Asia Physical Gold Buying Pushes Prices for Second Day

After suffering some losses, gold is gaining points again. Asia physical gold buying that is being experienced right now achieved a boost for the precious metal prices in the international markets.

Past week wasn’t amazing for the yellow metal, having terrible sessions in front of a growing U.S. Dollar. But both yesterday and today are different, ending a losing streak from past sessions.

On Monday, spot gold was up 0.4 per cent. Today it went up 0.3 per cent, reaching US$1,217.35 per ounce troy. These numbers reflect values by 0628 GMT. Regarding gold futures, they closed Monday’s session at US$1,217.50 per ounce.

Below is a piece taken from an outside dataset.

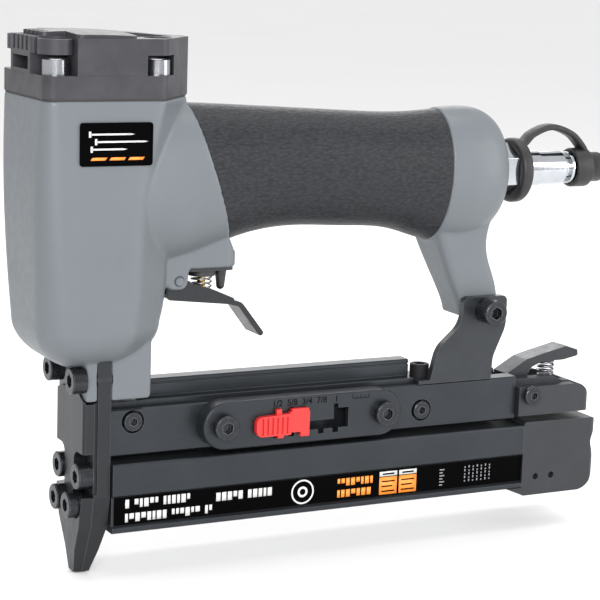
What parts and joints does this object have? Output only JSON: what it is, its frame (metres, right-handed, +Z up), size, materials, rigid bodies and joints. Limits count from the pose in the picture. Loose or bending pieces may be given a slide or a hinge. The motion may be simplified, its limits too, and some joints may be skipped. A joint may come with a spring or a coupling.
{
  "type": "pneumatic pin nail gun",
  "caption": "Hand-held compressed-air pin nailer with a pistol grip, side-loading magazine, adjustable pin length and a capped air inlet.",
  "frame": {"origin": "centre of the nose tip, where the pin leaves the tool", "axes": "+Z up along the drive axis from the nose to the exhaust cap, +X towards the air inlet, +Y to the tool's left as held, mirror plane at y = 0"},
  "size_m": [0.2207, 0.0431, 0.1764],
  "materials": {
    "casting_paint": "satin",
    "cap_plastic": "satin",
    "grip_rubber": "matte",
    "cap_rubber": "matte",
    "seal_rubber": "matte",
    "bumper_rubber": "matte",
    "bright_screw": "polished",
    "black_screw": "satin",
    "rail_black": "anodised satin",
    "nose_steel": "blackened",
    "sheet_black": "satin",
    "block_black": "satin",
    "label_film": "gloss",
    "slider_red": "satin",
    "connector": "polished",
    "brass_stem": "machined",
    "sleeve_metal": "machined",
    "tool_steel": "ground",
    "trigger_metal": "satin",
    "spring_steel": "drawn wire",
    "valve_plastic": "satin"
  },
  "bodies": {
    "tool_body": {"casting": "casting_paint", "cap": "cap_plastic", "cap_gasket": "seal_rubber", "cap_screws": "bright_screw", "cylinder_sleeve": "sleeve_metal", "sleeve_rings": "seal_rubber", "bumper": "bumper_rubber", "head_spring": "spring_steel", "grip": "grip_rubber", "badge": "label_film", "valve_plate": "valve_plastic", "valve_collar": "valve_plastic", "stem_spring": "spring_steel", "trigger_pin": "tool_steel", "nose_tip": "nose_steel", "guide_body": "nose_steel", "front_plate": "nose_steel", "nose_screws_upper": "black_screw", "nose_screws_middle": "black_screw", "nose_screws_lower": "black_screw", "main_rail": "rail_black", "top_rail": "rail_black", "rail_screws": "black_screw", "adjuster_plate": "rail_black", "adjuster_screws": "black_screw", "bracket": "sheet_black", "bracket_bolt": "black_screw", "foot_screw": "black_screw", "rear_housing": "block_black", "latch_screw": "black_screw", "latch_spring": "spring_steel", "inlet_bushing": "connector", "air_plug": "connector", "cap_ring": "cap_rubber"},
    "drive_piston": {"piston": "sleeve_metal", "piston_ring": "seal_rubber", "driver": "tool_steel"},
    "head_valve": {"head_valve": "valve_plastic"},
    "trigger": {"trigger": "trigger_metal"},
    "valve_stem": {"valve_stem": "brass_stem"},
    "length_slider": {"length_slider": "slider_red"},
    "magazine_slide": {"slide_channel": "rail_black", "slide_labels": "label_film", "rear_block": "block_black", "block_pins": "tool_steel", "pusher_spring": "spring_steel"},
    "pin_pusher": {"pusher": "tool_steel"},
    "latch_lever": {"latch": "sheet_black"},
    "dust_cap": {"dust_cap": "cap_rubber"}
  },
  "joints": [
    {"name": "piston_stroke", "type": "slide", "parent": "tool_body", "child": "drive_piston", "axis": [0, 0, -1], "range_m": [0, 0.046]},
    {"name": "head_valve_lift", "type": "slide", "parent": "tool_body", "child": "head_valve", "axis": [0, 0, 1], "range_m": [0, 0.0022], "stiffness_N_per_m": 300, "springref_m": -0.004, "deforming": ["head_spring"]},
    {"name": "trigger_pull", "type": "hinge", "parent": "tool_body", "child": "trigger", "pos_m": [0.0293, 0, 0.096], "axis": [0, -1, 0], "range_deg": [0, 7], "stiffness_Nm_per_rad": 0.12, "springref_deg": -11.46},
    {"name": "valve_stem_lift", "type": "slide", "parent": "tool_body", "child": "valve_stem", "axis": [0, 0, 1], "range_m": [0, 0.0015], "deforming": ["stem_spring"]},
    {"name": "length_slide", "type": "slide", "parent": "tool_body", "child": "length_slider", "axis": [1, 0, 0], "range_m": [0, 0.0222]},
    {"name": "magazine_open", "type": "slide", "parent": "tool_body", "child": "magazine_slide", "axis": [1, 0, 0], "range_m": [0, 0.1]},
    {"name": "pusher_travel", "type": "slide", "parent": "magazine_slide", "child": "pin_pusher", "axis": [1, 0, 0], "range_m": [0, 0.1], "stiffness_N_per_m": 30, "springref_m": -0.08, "deforming": ["pusher_spring"]},
    {"name": "latch_press", "type": "hinge", "parent": "tool_body", "child": "latch_lever", "pos_m": [0.1654, 0, 0.0489], "axis": [0, 1, 0], "range_deg": [0, 8], "stiffness_Nm_per_rad": 0.25, "springref_deg": -8.59, "deforming": ["latch_spring"]},
    {"name": "dust_cap_swing", "type": "hinge", "parent": "tool_body", "child": "dust_cap", "pos_m": [0.187, 0, 0.1407], "axis": [0, -1, 0], "range_deg": [0, 100]}
  ],
  "couplings": [
    {"joint": "valve_stem_lift", "follows": "trigger_pull", "m_per_rad": 0.0114}
  ]
}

Now the U.S. Dollar rally slowed down, gold seems more attractive, mostly in front of everything that is going own.

Eastern Demand

When this kind of things happen, we wonder why. Gold prices have been so high this year that Indian jewelers were afraid of retail sales. They thought that a smaller public would be capable of purchasing gold, amidst a jewelers’ strike and a few years of a bad monsoon.
Oddly, all things changed for good. The jewelry industry satisfied its demands, 2016 monsoon was outstanding all across the country, and the gold prices went down significantly (by a couple hundred of Dollars in comparison with recent peak).

Now, the Southern Asia economy is facing the wedding season and other relevant events in India, all of them stimulating the demand to buy gold. The low prices in the precious metal have become an open door for wealthy Indians to buy all they can afford in gold.

Negative Forecasts

While the gold is going up based on the events happening in Asia, relevant players in the financial industry aren’t having too much faith in the future. As a proof of that, Goldman Sachs changed its three-month and six-month gold price forecasts for the worst, lowering the estimated price to US$1,200 per troy ounce.

Mr. Edward Meir, INTL FCStone analyst, told the media that “We still expect gold to struggle against a host of bearish elements that remain arrayed against it, including a stronger dollar, soaring equity markets and the prospect of further rate hikes that could follow the widely-expected increase slated for next month.”

Most negative forecasts are based on a highly probable interest rates hike from the FED next month, including the current growth of the U.S. Dollar.

But, what these forecasts aren’t including is all those threats present on the horizon right now. We can point out things like the arrival of president-elect Donald Trump to the Oval Office, the dramatic measures he is proposing in terms of taxes, trade, infrastructure, and military, the civil unrest caused by Trump’s victory, the Italian constitutional referendum, everything related to the Brexit, and many more.
If we mix all those things, three of the main currencies (the U.S. Dollar, the Euro, and the British Pound) will be greatly affected, along with the stock market. This could automatically trigger a hike in gold prices, mainly because the great uncertainty the markets could represent during 2017 since its early months.